The only problem was that we didn't have anywhere to set up the boy's computers. My office had been destroyed in the derecho that hit in August, the roof still leaked, and I had to move up into one of their bedrooms for my own job. I also stole the dining room table because the desk my father had made was covered in “get it off the floor now!” piles.
The Grand Idea
The grand idea was to build the boy's desks. I had done some woodworking projects when we lived in Illinois, but since we moved to Iowa, I had pretty much stopped. I had no more tools left, only a few boxes of screws, and a decade-old memory of working in wood.
Seemed like a perfect opportunity to me to have a project beyond my current skill level but still possible.
I searched for some designs online, found something that vaguely looked like it would work (sadly, I seem to have lost the link), and then promptly modified it. Because these were going to be desks by two active children, I added cross-beams near the bottom on three sides and shortened the legs by a few inches.
Naturally, the first thing I ended up doing was cleaning the garage.

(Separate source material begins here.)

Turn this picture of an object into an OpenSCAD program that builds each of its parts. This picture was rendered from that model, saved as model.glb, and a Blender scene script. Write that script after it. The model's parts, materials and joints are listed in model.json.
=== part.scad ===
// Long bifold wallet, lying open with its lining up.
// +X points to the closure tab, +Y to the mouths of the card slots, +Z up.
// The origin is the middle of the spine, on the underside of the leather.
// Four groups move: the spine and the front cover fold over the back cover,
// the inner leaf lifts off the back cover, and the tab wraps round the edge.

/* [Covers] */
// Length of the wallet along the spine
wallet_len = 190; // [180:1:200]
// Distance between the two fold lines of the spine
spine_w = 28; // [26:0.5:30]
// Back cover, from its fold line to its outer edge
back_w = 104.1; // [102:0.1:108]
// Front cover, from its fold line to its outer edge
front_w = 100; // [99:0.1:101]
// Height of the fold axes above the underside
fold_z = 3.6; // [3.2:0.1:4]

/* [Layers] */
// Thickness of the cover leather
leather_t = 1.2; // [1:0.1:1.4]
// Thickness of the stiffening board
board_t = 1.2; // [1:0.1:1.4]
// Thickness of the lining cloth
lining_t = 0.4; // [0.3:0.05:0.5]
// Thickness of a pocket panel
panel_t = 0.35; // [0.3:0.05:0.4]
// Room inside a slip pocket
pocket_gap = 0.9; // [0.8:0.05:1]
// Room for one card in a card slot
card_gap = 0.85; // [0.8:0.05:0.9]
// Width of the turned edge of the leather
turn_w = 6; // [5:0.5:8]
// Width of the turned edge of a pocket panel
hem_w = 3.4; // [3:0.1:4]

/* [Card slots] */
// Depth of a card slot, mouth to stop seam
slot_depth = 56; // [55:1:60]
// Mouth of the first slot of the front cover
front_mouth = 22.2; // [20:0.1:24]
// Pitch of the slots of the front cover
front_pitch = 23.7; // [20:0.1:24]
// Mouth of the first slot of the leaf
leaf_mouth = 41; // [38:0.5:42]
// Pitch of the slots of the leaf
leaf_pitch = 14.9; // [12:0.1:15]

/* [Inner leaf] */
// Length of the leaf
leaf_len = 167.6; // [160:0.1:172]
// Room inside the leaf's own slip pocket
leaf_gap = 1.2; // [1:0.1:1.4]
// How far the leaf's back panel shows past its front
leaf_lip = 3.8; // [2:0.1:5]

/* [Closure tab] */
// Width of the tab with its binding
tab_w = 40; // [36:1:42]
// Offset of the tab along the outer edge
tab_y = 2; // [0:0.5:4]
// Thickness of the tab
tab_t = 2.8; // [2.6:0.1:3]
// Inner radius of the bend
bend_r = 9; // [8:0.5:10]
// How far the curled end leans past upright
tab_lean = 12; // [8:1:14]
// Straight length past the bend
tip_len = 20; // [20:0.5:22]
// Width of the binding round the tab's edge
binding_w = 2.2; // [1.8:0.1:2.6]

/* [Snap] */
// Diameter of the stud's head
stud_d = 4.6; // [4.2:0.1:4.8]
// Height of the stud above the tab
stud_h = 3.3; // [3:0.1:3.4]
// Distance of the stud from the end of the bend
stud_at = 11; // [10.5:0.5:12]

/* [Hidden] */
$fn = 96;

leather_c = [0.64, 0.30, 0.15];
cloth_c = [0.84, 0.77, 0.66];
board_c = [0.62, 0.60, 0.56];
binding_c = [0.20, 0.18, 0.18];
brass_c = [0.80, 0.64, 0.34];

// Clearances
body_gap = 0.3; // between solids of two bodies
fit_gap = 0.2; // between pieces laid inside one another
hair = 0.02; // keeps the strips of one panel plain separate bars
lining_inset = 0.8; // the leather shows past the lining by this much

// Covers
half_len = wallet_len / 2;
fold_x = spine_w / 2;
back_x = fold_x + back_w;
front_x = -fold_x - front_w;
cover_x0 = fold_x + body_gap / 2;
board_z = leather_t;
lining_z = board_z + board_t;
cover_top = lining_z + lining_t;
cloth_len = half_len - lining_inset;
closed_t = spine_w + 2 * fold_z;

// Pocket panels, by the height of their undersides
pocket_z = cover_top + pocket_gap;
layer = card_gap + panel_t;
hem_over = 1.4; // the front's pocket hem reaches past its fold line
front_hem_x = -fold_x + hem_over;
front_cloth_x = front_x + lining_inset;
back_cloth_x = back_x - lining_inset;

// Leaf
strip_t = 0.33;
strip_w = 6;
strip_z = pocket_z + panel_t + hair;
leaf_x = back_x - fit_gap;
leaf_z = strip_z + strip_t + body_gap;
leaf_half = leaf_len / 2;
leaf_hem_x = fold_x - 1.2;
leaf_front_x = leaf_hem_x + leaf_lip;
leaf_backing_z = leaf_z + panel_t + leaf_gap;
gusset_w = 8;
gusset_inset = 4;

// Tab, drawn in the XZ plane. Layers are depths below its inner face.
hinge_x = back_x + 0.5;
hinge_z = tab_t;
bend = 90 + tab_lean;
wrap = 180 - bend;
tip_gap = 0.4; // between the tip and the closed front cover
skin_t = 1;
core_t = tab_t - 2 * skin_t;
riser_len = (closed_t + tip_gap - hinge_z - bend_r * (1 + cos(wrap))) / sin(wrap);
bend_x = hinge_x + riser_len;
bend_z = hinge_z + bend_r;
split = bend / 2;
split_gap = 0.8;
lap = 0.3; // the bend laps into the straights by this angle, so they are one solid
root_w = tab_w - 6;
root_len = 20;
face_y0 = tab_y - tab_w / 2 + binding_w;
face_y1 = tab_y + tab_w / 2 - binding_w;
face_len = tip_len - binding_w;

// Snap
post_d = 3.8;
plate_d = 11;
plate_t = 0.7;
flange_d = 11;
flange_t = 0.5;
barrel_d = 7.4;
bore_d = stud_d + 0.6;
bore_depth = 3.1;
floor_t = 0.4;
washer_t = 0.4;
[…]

You'll see some of the crud along the edges of the pictures below but I was working with a small space, mostly twenty-year old power tools, and vague ideas.
The design I started with:
- 2x2s for the legs
- 1x4s for the sides and back
- 1x3 for the top ridge
- 2'x4'x¾" for the top surface
- ¾" trim
It didn't look like much piled up on the garage floor:
One of the things about the design I found was that it used pocket screws. I had never used a pocket hole jig, but it looked like it would so what I wanted. I picked up a jig at Lowe's.

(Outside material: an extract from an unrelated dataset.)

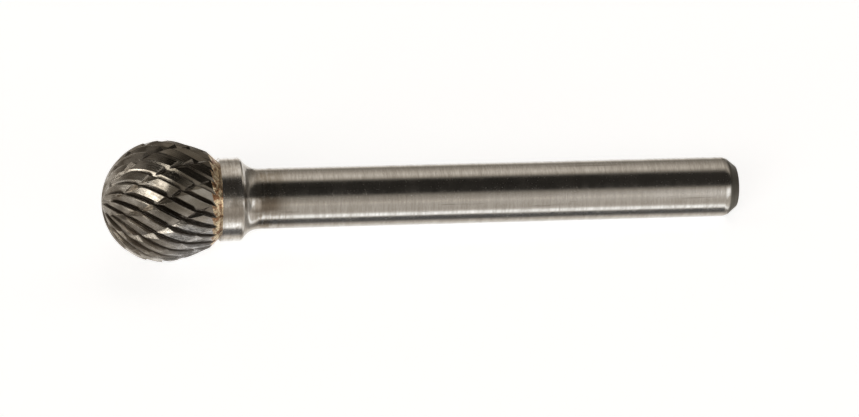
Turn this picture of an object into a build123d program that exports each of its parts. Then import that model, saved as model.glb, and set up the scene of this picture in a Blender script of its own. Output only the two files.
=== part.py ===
"""Carbide burr: a double-cut ball head brazed to a turned steel shank, lying at rest on its side.

Three pieces, as they come together at the brazing bench: the carbide ball, the filler metal
between ball and collar, and the shank with its collar.  Millimetres, +Z up.  The burr lies on
the plane Z = 0, on its ball and on the shoulder of its shank end, and points along X.
"""
from build123d import *
from math import asin, atan, atan2, cos, degrees, hypot, pi, radians, sin, sqrt, tan
import os

# ---- driving dimensions ----------------------------------------------------------------------
overall_length = 63.7          # nose of the ball to the far end of the shank

# ball head
ball_diameter = 12.0           # over the tooth crests
back_blend_start = 1.7         # from the ball's centre, where the back leaves the true ball
back_blend_radius = 24.0       # the fuller arc that runs on from there to the braze
back_cut = 0.80                # how much of the full ball the flat back face cuts off

# braze
braze_gap = 0.15               # filler film between the carbide's back and the collar
braze_reach = 0.95             # how far the filler climbs up the outside of the carbide

# shank
shank_diameter = 6.0
collar_diameter = 8.26
collar_length = 2.25
collar_front_chamfer = 0.22
collar_back_angle = 51.0       # degrees, slope of the cone behind the collar
collar_back_chamfer = 0.10     # broken corner at the collar's back
neck_sweep_radius = 2.0        # concave sweep from that cone into the shank
end_chamfer_length = 1.1
end_chamfer_depth = 0.9
end_shoulder_radius = 1.2      # soft corner between shank and end chamfer

# main flutes: right-hand helix, right-hand cut
flute_count = 24
flute_lead = 0.57              # tangent of the helix angle at the ball's equator
flute_phase = 12.7             # where the first gullet crosses the equator, degrees
gullet_depth = 0.60            # below the crest
gullet_width = 0.50            # from its floor to the foot of the land
foot_depth = 0.27              # how deep the foot of a tooth's back lies
crest_land = 0.07              # what is left of the ball's own surface along each cutting edge
rake_lean = 0.09               # how far the cutting edge leans back over the gullet's depth

# cross cuts: left-hand helix, they break each tooth into chisels
cross_count = 12
cross_lead = -0.49
cross_phase = 28.5
cross_depth = 0.42
cross_nose_flank = 34.0        # degrees from the ball's normal, flank on the nose side
cross_shank_flank = 58.0       # the same on the shank side

# how the flutes begin at the nose and run out at the back
nose_full_angle = 28.0         # from the nose, where all the flutes are present
long_start = 7.0               # every fourth flute reaches this near to the nose
middle_start = 15.0            # every other flute reaches this near
short_start = 26.0             # the rest start here
cross_start = 34.0
cross_margin = 0.05            # the cross cuts have run out this far before the braze
cross_run_out = 1.1            # length over which they do
run_in = 7.0                   # degrees over which a flute reaches its full depth
run_out = 1.5                  # length over which its floor rises towards the collar
run_out_rise = 0.17            # how much it has risen at the collar
overcut = 0.25                 # how far a flute goes on past the braze
cutter_clearance = 0.10        # how far a cutter's body stands out of the ball
land_overrun = 0.20            # how far a cutter's land runs on over the gullet before it

# ---- worked out ------------------------------------------------------------------------------
ball_radius = ball_diameter / 2
shank_radius = shank_diameter / 2
collar_radius = collar_diameter / 2
carbide_back = ball_radius - back_cut
collar_front = carbide_back + braze_gap
collar_back = collar_front + collar_length
shank_end = overall_length - ball_radius
end_shoulder = shank_end - end_chamfer_length
end_radius = shank_radius - end_chamfer_depth
bead_foot_radius = collar_radius - collar_front_chamfer
braze_start = collar_front - braze_reach
cross_end = braze_start - cross_margin

# the back of the ball: an arc that is tangent to the ball at back_blend_start
blend_share = 1 - back_blend_radius / ball_radius
blend_centre = back_blend_start * blend_share
blend_axis_offset = sqrt(ball_radius**2 - back_blend_start**2) * blend_share


def outline_tilt(z):
    """Angle of the blank's outward normal towards the shank, at z from the ball's centre."""
    if z <= back_blend_start:
        return asin(z / ball_radius)
    return asin((z - blend_centre) / back_blend_radius)


def outline_radius(z):
    """Radius of the fluted blank at z from the ball's centre."""
    if z <= back_blend_start:
        return sqrt(ball_radius**2 - z**2)
    return blend_axis_offset + back_blend_radius * cos(outline_tilt(z))


# ---- where it lies ---------------------------------------------------------------------------
# it touches the ground below the ball's centre and under the shank's end shoulder
shoulder_turn = atan(end_chamfer_depth / end_chamfer_length)
contact_along = end_shoulder - end_shoulder_radius * tan(shoulder_turn / 2)
contact_out = shank_radius - end_shoulder_radius
contact_reach = hypot(contact_along, contact_out)
rest_tilt = asin((ball_radius - end_shoulder_radius) / contact_reach) - atan2(contact_out, contact_along)
pointing = Vector(cos(rest_tilt), 0, -sin(rest_tilt))
ball_centre = Vector(ball_radius - overall_length * cos(rest_tilt) / 2, 0, ball_radius)
# profiles: x along the tool from the ball's centre, y outwards
profile_plane = Plane(origin=ball_centre, x_dir=pointing, z_dir=(0, -1, 0))
# patterns: looking along the tool from its nose, z along the tool
end_on = Plane(origin=ball_centre, x_dir=(0, 1, 0), z_dir=pointing)
tool_axis = Axis(ball_centre, pointing)


# ---- cutters, each made about its own Z axis with the ball's centre at the origin ------------
def path_plane(z, lead):
    """Plane across a flute at z: x out of the ball, z along the flute's helix."""
    tilt = outline_tilt(z)
    radius = outline_radius(z)
    turn = lead * z / ball_radius
    outward = Vector(cos(turn) * cos(tilt), sin(turn) * cos(tilt), sin(tilt))
    backward = Vector(-cos(turn) * sin(tilt), -sin(turn) * sin(tilt), cos(tilt))
    around = Vector(-sin(turn), cos(turn), 0)
    along = backward + around * (radius * lead / ball_radius * cos(tilt))
    return Plane(origin=(radius * cos(turn), radius * sin(turn), z), x_dir=outward, z_dir=along)


def stations(start_angle, end, steps):
    """Places along a flute in even steps of angle round the ball, as (z, share of full size)."""
    full_size_radius = ball_radius * sin(radians(nose_full_angle))
    end_angle = 90 + degrees(asin(end / ball_radius))
    places = []
    for step in range(steps + 1):
        angle = start_angle + (end_angle - start_angle) * step / steps
        z = -ball_radius * cos(radians(angle))
        places.append((z, max(outline_radius(z), full_size_radius) / ball_radius))
    return places


def main_section(z, size, depth_share):
    """Section of a gullet and of the back of the tooth before it: floor, rake face, land."""
    pitch = 2 * pi * ball_radius / flute_count * cos(atan(flute_lead)) * size
    rise = run_out_rise * max(0, 1 - (collar_front - z) / run_out)
    floor = flute_floor(gullet_depth * size - rise, depth_share)
    foot = flute_floor(foot_depth * size - rise, depth_share)
    # the land runs from its foot to the edge of the tooth before, where the ball has fallen away
    edge_across = pitch - crest_land
    edge_drop = edge_across**2 / ball_diameter * depth_share
    land_slope = (foot + edge_drop) / (edge_across - gullet_width * size)
    far_across = edge_across + land_overrun
    with BuildSketch(path_plane(z, flute_lead)) as section:
        with BuildLine():
            Polyline(
                (floor, 0),
                (cutter_clearance, rake_lean * size),
                (cutter_clearance, -far_across),
                (-edge_drop - land_slope * land_overrun, -far_across),
                (foot, -gullet_width * size),
                close=True,
            )
        make_face()
    return section.sketch


def cross_section(z, size, depth_share):
    """Section of a V notch, steep on the nose side."""
    floor = flute_floor(cross_depth * size, depth_share)
    height = cutter_clearance - floor
    with BuildSketch(path_plane(z, cross_lead)) as section:
        with BuildLine():
            Polyline(
                (floor, 0),
                (cutter_clearance, height * tan(radians(cross_shank_flank))),
                (cutter_clearance, -height * tan(radians(cross_nose_flank))),
                close=True,
            )
        make_face()
    return section.sketch


def flute_floor(depth, depth_share):
    """Height over the ball of a flute's floor: just clear of it where the share is 0."""
    clear = cutter_clearance / 2
    return clear - depth_share * (clear + depth)


def main_cutter(start_angle, steps):
    """A main flute, from its run-in near the nose to past the braze."""
    first, *rest = stations(start_angle + run_in, collar_front + overcut, steps)
    run_in_place = (-ball_radius * cos(radians(start_angle)), first[1])
    sections = [main_section(*run_in_place, 0)]
    sections += [main_section(*place, 1) for place in (first, *rest)]
    with BuildPart() as cutter:
        loft(sections=sections)
    return cutter.part


def cross_cutter(steps):
    """A cross cut, with a run-in at its nose end and a run-out before the braze."""
    places = stations(cross_start + run_in, cross_end - cross_run_out, steps)
    run_in_place = (-ball_radius * cos(radians(cross_start)), places[0][1])
    run_out_place = (cross_end, places[-1][1])
    sections = [cross_section(*run_in_place, 0)]
    sections += [cross_section(*place, 1) for place in places]
    sections.append(cross_section(*run_out_place, 0))
    with BuildPart() as cutter:
        loft(sections=sections)
    return cutter.part


long_flute = main_cutter(long_start, 7)
middle_flute = main_cutter(middle_start, 6)
short_flute = main_cutter(short_start, 6)
cross_flute = cross_cutter(5)

flute_pitch_angle = 360 / flute_count


def cut_flutes():
    """Take every flute out of the part that is being built, turned about the tool's axis."""
    with PolarLocations(0, flute_count // 4, start_angle=flute_phase):
        add(long_flute, mode=Mode.SUBTRACT)
    with PolarLocations(0, flute_count // 4, start_angle=flute_phase + 2 * flute_pitch_angle):
        add(middle_flute, mode=Mode.SUBTRACT)
    with PolarLocations(0, flute_count // 2, start_angle=flute_phase + flute_pitch_angle):
        add(short_flute, mode=Mode.SUBTRACT)
    with PolarLocations(0, cross_count, start_angle=cross_phase):
        add(cross_flute, mode=Mode.SUBTRACT)


# ---- carbide head ----------------------------------------------------------------------------
nose = (-ball_radius, 0)
blend_point = (back_blend_start, outline_radius(back_blend_start))
braze_edge = (braze_start, outline_radius(braze_start))
back_rim = (carbide_back, bead_foot_radius)

with BuildPart(end_on) as carbide_head:
    with BuildSketch(profile_plane):
        with BuildLine():
            RadiusArc(nose, blend_point, ball_radius)
            RadiusArc(blend_point, braze_edge, back_blend_radius)
            Polyline(braze_edge, back_rim, (carbide_back, 0), nose)
        make_face()
    revolve(axis=tool_axis)
    cut_flutes()

# ---- braze joint -----------------------------------------------------------------------------
bead_foot = (collar_front, bead_foot_radius)

with BuildPart(end_on) as braze_joint:
    with BuildSketch(profile_plane):
        with BuildLine():
            Polyline(braze_edge, bead_foot, (collar_front, 0), (carbide_back, 0), back_rim, close=True)
        make_face()
    revolve(axis=tool_axis)
    cut_flutes()

# ---- steel shank -----------------------------------------------------------------------------
neck_slope = tan(radians(collar_back_angle))
neck_corner = collar_back + (collar_radius - shank_radius) / neck_slope
shank_corners = (
    (collar_front, 0),
    (collar_front, bead_foot_radius),
    (collar_front + collar_front_chamfer, collar_radius),
    (collar_back - collar_back_chamfer, collar_radius),
    (collar_back + collar_back_chamfer / neck_slope, collar_radius - collar_back_chamfer),
    (neck_corner, shank_radius),
    (end_shoulder, shank_radius),
    (shank_end, end_radius),
    (shank_end, 0),
)
# the sweep ends short of the collar's broken corner
neck_flank = hypot(neck_corner - collar_back, collar_radius - shank_radius)
neck_flank_left = neck_flank - 2 * collar_back_chamfer
neck_sweep_limit = neck_flank_left / tan(radians(collar_back_angle) / 2)
neck_sweep = min(neck_sweep_radius, neck_sweep_limit)
corner_radii = (0, 0, 0, 0, neck_sweep, end_shoulder_radius, 0)

with BuildPart() as steel_shank:
    with BuildSketch(profile_plane):
        with BuildLine():
            FilletPolyline(*shank_corners, radius=corner_radii)
            Line(shank_corners[-1], shank_corners[0])
        make_face()
    revolve(axis=tool_axis)

carbide_head.part.label = "carbide_head"
braze_joint.part.label = "braze_joint"
steel_shank.part.label = "steel_shank"

os.makedirs("parts", exist_ok=True)
export_step(carbide_head.part, "parts/carbide_head.step")
export_step(braze_joint.part, "parts/braze_joint.step")
export_step(steel_shank.part, "parts/steel_shank.step")
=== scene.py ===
"""Finishes, floor, light and camera of a carbide burr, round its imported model.

Laid out as an add-on: each operator finishes one piece or sets the stage.  Metres, +Z up.
"""
import math

import bpy
from bpy.props import FloatProperty, FloatVectorProperty, PointerProperty
from mathutils import Euler, Matrix, Vector

bl_info = {
    "name": "Carbide burr finishes",
    "version": (1, 0, 0),
    "blender": (4, 5, 0),
    "location": "3D View > Sidebar > Burr",
    "description": "Ground carbide, braze and steel finishes with a plain studio stage",
    "category": "Material",
}

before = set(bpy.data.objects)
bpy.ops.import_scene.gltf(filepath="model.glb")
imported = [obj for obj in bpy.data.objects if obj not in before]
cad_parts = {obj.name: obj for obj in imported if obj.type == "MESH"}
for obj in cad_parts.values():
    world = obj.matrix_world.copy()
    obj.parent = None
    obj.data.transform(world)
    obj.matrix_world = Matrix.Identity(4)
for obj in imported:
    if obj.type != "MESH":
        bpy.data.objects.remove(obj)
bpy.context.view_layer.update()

# how the burr lies, and its teeth: counts, leads as tangents, phases in degrees
MM = 0.001
BALL_CENTRE = Vector((-25.8045, 0.0, 6.0)) * MM
BALL_RADIUS = 6.0
REST_TILT = math.radians(3.0641)
FLUTE_LEAD = 0.57
CROSS_LEAD = -0.49
FLUTE_COUNT = 24
FLUTE_PHASE = 12.7
CROSS_COUNT = 12
CROSS_PHASE = 28.5

# how each chisel leans: which random set, and how much more along the tooth than across it
LEAN_SEED = 1.0
LEAN_ALONG = 1.6

# colours of small marks, and of the shade painted in the braze's crevices
BRAZE_CREVICE_SHADE = (0.22, 0.12, 0.06)
STEEL_MARK = (0.20, 0.18, 0.16)
STEEL_EDGE = (0.80, 0.78, 0.75)

# camera: image width and focal length in pixels, sensor in millimetres, clipping in metres
IMAGE_WIDTH = 859
FOCAL_PIXELS = 3500.0
SENSOR = 36.0
CLIP_START = 0.01
CLIP_END = 20.0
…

After measuring out everything, getting confused a few times, and drilling out the pocket holes, I had a stack of wood ready to assemble. I also had to borrow a friend to clean up the pieces because I made multiple mistakes hand-cutting pieces (hence the next project being a workbench).
The side pieces were the first one to be built up. I started with those because they would produce less stress while I held up everything since I didn't have jigs or even proper clamps.
Somehow, I managed to attach the front and side pieces to the side. This mainly involved stacking up wood and cans to steady things on a pair of plastic sawhorses.
Things looked a lot better once I got the sandpaper out, though I hurt my arm more than once since I really should have gotten out the power sander for some of them. Overall, it is still fun making rough wood smooth.
Once I got more used to working with the tools and in the cramped quarters (you can see my messy garage), I started to attach the tops to the frames using pocket holes from the bottom.
Getting the top was pretty easy. The trim, however, was a bit harder because I didn't have the right tools. Of all the pieces, I feel this was the less elegant of everything. I ended up having some gaps along the edges which I filled with wood putty; the result was not as pretty as I hoped.
Throughout this entire process, I was doing this during my lunch hours and while the boys were doing their bedtime ritual. Basically sneaked out into the garage to do some work and then come back covered in sawdust.
When the spouse and I first talked about this, we planned on going with a cherry finish. The boys, on the other hand, had different ideas and wanted blue. At the last minute, I ran out, got some blue tinted stain and used that instead. It took a few days to get it done, but the results were pretty startling.
Then we got to my second favorite part of woodworking: polyurethane. Like PVC adhesive, the smell of polyurethane brings memories of woodworking with my mother and father (separately, each one had their own styles). Though, I used a rubber glove and sponge instead of old socks.
The entire goal was to get everything done for the first day of class, which was September 21. Sadly, I really needed a third coat of polyurethane because of the abuse these desks would see. I ended up finishing everything on the 22nd.
I'm not used to documenting projects. It still feels foreign to stop, take pictures, and try to gather thoughts. A lot of the druge work of drilling and sanding where skipped but I thought they would be somewhat interesting to look at.
The desks were a hit and they are still being used pretty heavily. I need to make hutches for them “soon” and I liked them so much I want to build three more for the adults in the household (two for me, one for spouse) that have higher legs. There were also requests for side tables.
In general, I think the result was pretty solid and, unlike most of my projects, I don't hate them three months later. There were a couple chips, but they have survived a lot of abuse and still had that lovely blue shine.
After this, we decided that I should do more woodworking so I'm slowly building up a set of tools. Now that the roof is almost done (in December), my basement should stop flooding with every rain and I can move a workshop downstairs and do some winter projects.